DAF DISCUSSIONS - BAVA METZIA 14

Daniel Feinberg asked:

Today we use a recording system to clarify title and liens to property. Why did Chazal not institute a recording system to clarify title and avoid the issues of purchasing stolen property or property with undisclosed liens?

Daniel Feinberg, New York, NY

The Kollel replies:

My initial reaction to this question was that the answer is the same as to why Moshe Rabeinu did not drive a motor car, namely, that the concept had not yet been invented. Even in England the land registry is a most recent innovation not earlier than the late nineteenth century. Prior to that there was a system of unregistered conveyancing where every owner had to retain the title deeds to his own property to prove his ownership. Scotland does have a deed registry but I do not know how far back this goes. However, such things were unheard of in ancient civilizations, even those as advanced as Egypt or Persia which certainly had libraries.

A similar question can be asked of lost property. In Bava Metzia 2:6 the Mishnah teaches us the rules of Hachrazah - public proclamations on three consecutive Yamim Tovim - and the Gemara ibid. 28b describes the Even ha'To'ein, but nowhere is there any suggestion of establishing a lost property office.

It could be that the machinery of government was simply unable to cope with the vast amount of bureaucracy which would have been required to maintain a centralized system to record and look after the numerous items and the circumstances of where they had been found and the Simanim.
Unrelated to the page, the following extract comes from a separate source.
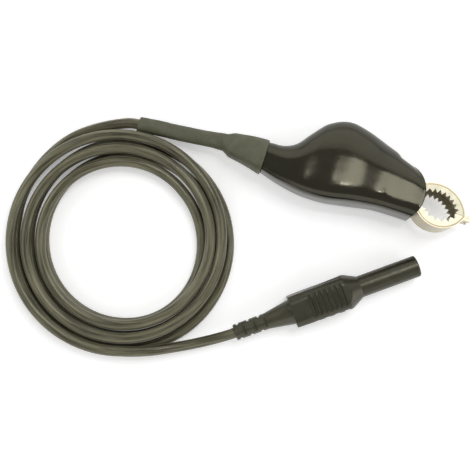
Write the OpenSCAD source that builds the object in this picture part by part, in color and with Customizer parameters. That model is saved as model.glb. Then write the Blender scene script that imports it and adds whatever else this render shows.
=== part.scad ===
// Test lead: a battery clip in a vinyl boot, a coiled silicone cable and a shrouded 4 mm safety plug.
// Millimetres, +Z up. The clip lies on its side along X with its jaws at +X, and the plug lies beside it.

/* [Jaws] */
// Distance from the pivot to the line where the jaws meet
jaw_reach = 39.8; // [37:0.2:42]
// Height of the meeting line above the pivot
jaw_meet = 1.2; // [0.4:0.1:2]
// Outer radius of the upper jaw
upper_jaw_r = 14.8; // [14:0.1:15.4]
// Outer radius of the lower jaw
lower_jaw_r = 12.4; // [11.8:0.1:13]
// Width over the jaws
jaw_w = 13; // [11.5:0.25:13.25]
// Thickness of the plated steel sheet
sheet_t = 1.2; // [1:0.1:1.3]
// Depth of the flanges from the web's outer face to the tooth tips
flange_d = 4.3; // [3.8:0.1:4.8]
// Height of the teeth
tooth_h = 1.7; // [1:0.1:2]
// Number of teeth on each flange of the upper jaw
upper_teeth = 8; // [6:1:10]
// Number of teeth on each flange of the lower jaw
lower_teeth = 6; // [4:1:8]
// Length of the lips at the front of the jaws
lip_len = 3.4; // [2:0.1:4]
// Width of the lips
lip_w = 8; // [5:0.5:10]

/* [Levers] */
// Length of the upper lever behind its waist
upper_lever_len = 33; // [28:0.5:34]
// Slope of the upper lever
upper_lever_tilt = 25; // [22:0.5:26]
// Distance from the pivot down to the lower lever's outer face
lower_web_drop = 4.6; // [4.5:0.05:4.8]
// Slope of the lower lever
lower_lever_tilt = 5; // [3:0.5:6]
// Distance from the pivot back to the crimp barrel
crimp_back = 27; // [25:0.5:28]
// Length of the crimp barrel
crimp_len = 9; // [6:0.5:10]
// Play on each side between the upper and the lower ears
ear_play = 0.3; // [0.15:0.05:0.4]

/* [Pivot] */
// Diameter of the rivet
rivet_d = 3.6; // [3.2:0.1:3.7]
// Diameter of the rivet's heads
rivet_head_d = 7; // [6:0.25:8]
// Height of the rivet's heads
rivet_head_h = 1.1; // [0.8:0.1:1.2]
// Running clearance between the rivet and the ears, on the radius
rivet_play = 0.06; // [0.03:0.01:0.1]
// Diameter of the spring wire
spring_wire_d = 1.2; // [1:0.1:1.2]
// Number of windings in the torsion spring
spring_windings = 4; // [3:1:4]
// Length of the spring's legs
spring_leg_len = 17; // [14:0.5:20]

/* [Boot] */
// Wall of the vinyl boot
boot_wall = 1.6; // [1.2:0.1:1.7]
// Distance from the pivot to the front of the boot's mouth
mouth_reach = 19.1; // [18.4:0.1:20]
// Radius of the curve that the mouth is cut to
mouth_r = 18; // [17.5:0.5:20]
// Roll of the clip about its long axis as it lies
clip_roll = 9; // [7:0.5:11]

/* [Sleeve] */
// Wall of the heat-shrink sleeve on the cable
sleeve_wall = 1.15; // [0.8:0.05:1.2]
// Wall of the heat-shrink sleeve where it is stretched over the boot
sleeve_stretched_wall = 0.75; // [0.6:0.05:0.9]
// Gap between the sleeve and what it covers
sleeve_gap = 0.1; // [0.1:0.05:0.2]

/* [Cable] */
// Diameter of the cable
cable_d = 4.8; // [4.2:0.1:4.8]
// Diameter of the bare conductor
conductor_d = 2.8; // [2.2:0.1:3]
// Radius of the coil's outer turn
coil_r = 51.1; // [50.5:0.1:52]
// Distance from one turn of the coil to the next
coil_pitch = 6.05; // [6:0.05:6.2]
// Height from the coil's lower layer to its upper layer
coil_step = 5.3; // [5.3:0.1:6]

/* [Plug] */
// Outer diameter of the shroud
shroud_d = 10; // [9.6:0.1:10.4]
// Inner diameter of the shroud
shroud_bore_d = 7; // [6.6:0.1:7.4]
// Length of the shroud in front of the shoulder
shroud_len = 28; // [26:0.5:30]
// Length of the shoulder between shroud and grip
shoulder_len = 7; // [6:0.5:8]
// Length of the grip behind the shoulder
grip_len = 26; // [25:0.5:28]
// Width of the grip at the shoulder
grip_w = 15.8; // [15.2:0.1:16.4]
// Width of the grip at its rear end
grip_rear_w = 14.4; // [13.8:0.1:15]
// Thickness of the grip
grip_t = 15; // [14.5:0.1:15.4]
// Distance from one grip groove to the next
groove_pitch = 2.42; // [2.2:0.02:2.5]
// Depth of the grip grooves
groove_depth = 0.7; // [0.4:0.1:0.9]
// Length of the strain relief's cone
cone_len = 12.5; // [11:0.5:14]
// Diameter of the cone at the grip
cone_d = 11.8; // [11.2:0.1:12.4]
// Diameter of the strain relief's ringed tail
tail_d = 7.5; // [7.2:0.1:8]
// Distance from one ring of the tail to the next
ring_pitch = 2.55; // [2.4:0.05:2.8]
// Number of slots between the rings of the tail
ring_slots = 6; // [5:1:7]

/* [Contact] */
// Diameter of the contact pin
pin_d = 4; // [3.9:0.05:4.1]
// Length of the contact pin in the shroud
pin_len = 19; // [18:0.5:20]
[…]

It would also probably have derogated from the individual's personal Mitzvah of Hashavas Aveidah.

As to real property, there would be the additional burden of employing professional surveyors to map out all the land and to devise a suitable recording system. There would moreover have been a more fundamental problem. While the record might be valid at the date it was initially recorded, it would have been completely futile to determine subsequent ownership. Any sale, gift, Yerushah, etc. could not have been recorded as it is today by electronic methodology. It would have been virtually impossible for every local farmer to have to take his Shtar for personal registration at the central land registry (even if such a registry could have been established and officially administered).

Thus the owner would have had to keep his Shtar as proof of ownership in any event. And can you imagine what would have happened each Yovel. So even if such a registry could have been conceived, established, and economically run by an efficient body of governmental bureaucrats (which is more than highly dubious), it would not have resolved the issue of ongoing commercial transaction, and hence the Shtaros provisions of Chezkas ha'Batim would still have had to be applied with full rigor and nothing much would have been achieved.
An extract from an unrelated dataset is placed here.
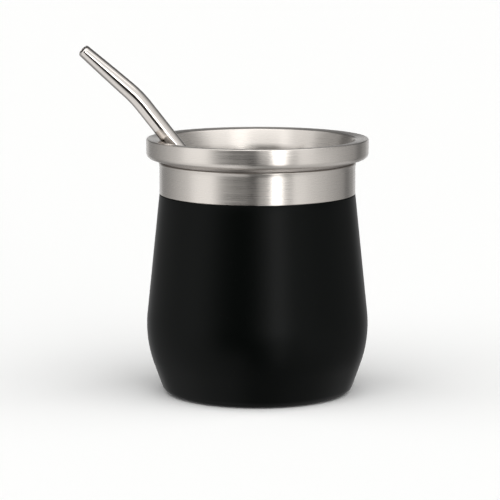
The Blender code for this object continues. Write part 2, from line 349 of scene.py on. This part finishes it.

Moreover, in later times, after the collapse of the kingdom and the constant disruption and problems of the Galus, the lack of any really centralized stable independent Jewish government would not have lent itself to the establishment of a mandatory unitary registry of this nature. Hence, preservation of personal title deeds/ Shtaros was in practice the only available option.

As to lost property, the last paragraph is probably equally applicable and indeed the Gemara in Bava Metzia 28b tells us that "originally anyone who found lost property had to announce it for three festivals and after the last one he had to wait seven days to give the person who may have lost it three days to go home and three days to return and one day to announce. But after the Churban the Rabbis enacted that they should announce it in the synagogues and the Batei Medrash, and when the robbers became prevalent they enacted that it was sufficient just to notify one's neighbors and friends." This is codified in the Rambam (Gezeilah v'Aveidah 13:8-9) and Shulchan Aruch CM 267:3.

It is evident that a centralized national lost property office was an impossibility and an open invitation to the Anusim - Robbers who are identified in the Gemara there as government officials - to purloin the items for themselves.

Even today, many people are reluctant to hand over lost property to the official lost property office due to the strong perception, real or imagined, that any item of value will simply disappear into the pockets of the appointed official and have little chance of reaching the original owner. Thus at the disturbed times of Bayis Sheni no centralized real property or lost property registry was feasible.